All Our Relations
- First edition
- Author: Tanya Talaga
- Genre: Current affairs
- Published: House of Anansi Press
- Publication date: 2018
- ISBN: 978-1-48700-573-3

= All Our Relations =

2018 non-fiction book by Tanya Talaga

All Our Relations: Finding the Path Forward is a 2018 book by Anishinaabe journalist Tanya Talaga about the colonisation of Indigenous peoples in Canada and internationally.

== Publication ==
All Our Relations is written by journalist and author Tanya Talaga who has written for The Toronto Star and the Globe and Mail. It follows Talaga's first book Seven Fallen Feathers. All Our Relations: Finding the Path Forward was also the title of a Massey Lecture delivered by Talaga. The book has five chapters.

== Synopsis ==
Building on work already shared in the author's 2017 book Seven Fallen Feathers, All Our Relations documents the oppression of Indigenous people in Canada, as well as those in Australia, Brazil, the US, and Scandinavia. It notes the same pattern of colonisers separating Indigenous people from their traditional ways of living, their land, and their languages as part under the label of "civilizing" or "saving" them. It cites examples of the Sixties Scoop in Canada and the extermination of Indigenous peoples in Brazil as part of an endeavour to produce rubber in the 1950s.

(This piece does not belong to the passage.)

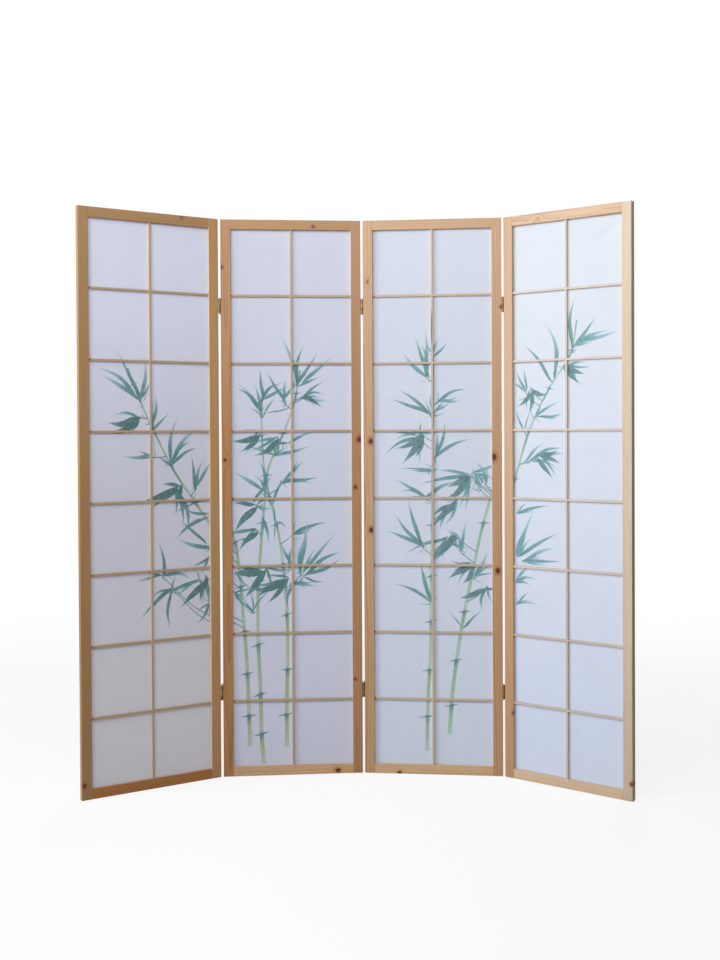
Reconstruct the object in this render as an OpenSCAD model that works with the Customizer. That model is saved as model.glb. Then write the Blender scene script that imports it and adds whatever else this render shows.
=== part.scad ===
// Folding screen: four papered lattice panels joined edge to edge by two-way hinges.
// The origin is on the floor under the middle of the standing screen.
// +Z is up and the front faces -Y. All sizes are in millimetres.

/* [Panels] */
// Height of a panel
panel_h = 1780; // [1480:5:2140]
// Width of a panel
panel_w = 445; // [370:1:540]
// Thickness of a panel's frame, front to back
frame_t = 19; // [16:0.5:24]
// Gap between the edges of two panels that stand flat
panel_gap = 7; // [6:0.1:9]

/* [Standing pose] */
// Turn of the second panel away from facing straight ahead
second_turn = 5; // [-15:0.5:15]
// Fold between the first and second panels, fronts towards each other
fold_12 = 27.5; // [0:0.5:60]
// Fold between the second and third panels, fronts towards each other
fold_23 = 11; // [0:0.5:40]
// Fold between the third and fourth panels, fronts towards each other
fold_34 = 30; // [0:0.5:60]

/* [Frame] */
// Width of a stile
stile_w = 31.5; // [27:0.5:40]
// Height of the top rail
top_rail_h = 31; // [25:0.5:40]
// Height of the bottom rail
bottom_rail_h = 30; // [25:0.5:40]
// Width of the eased corner along stiles and rails
arris = 0.8; // [0.2:0.1:1.5]
// Length of a rail's tenon
tenon_len = 20; // [12:1:24]
// Thickness of a rail's tenon
tenon_t = 6; // [4:0.5:8]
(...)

The book deals with the prevalence of suicide amongst Indigenous youth in Canada since the establishment of the residential school system in Canada and attributing the suicide prevalence to the cultural genocide. The book also documents efforts to prevent suicide in Nunavut, Seabird Island, and Greenland.

== Critical reception ==
Kamal Al-Solaylee, writing in Quill & Quire praised Talaga for her ability to connect present and past events, demonstrating how Indigenous children today are living with the legacy of Canada's colonial history. CBC Books identified All Our Relations as one of the best Canadian nonfiction books of 2018.

It was one of five books shortlisted for the British Academy’s Nayef Al-Rodhan Prize for Global Cultural Understanding.

Politician and journalist Marci Ien described the book as her all time favourite.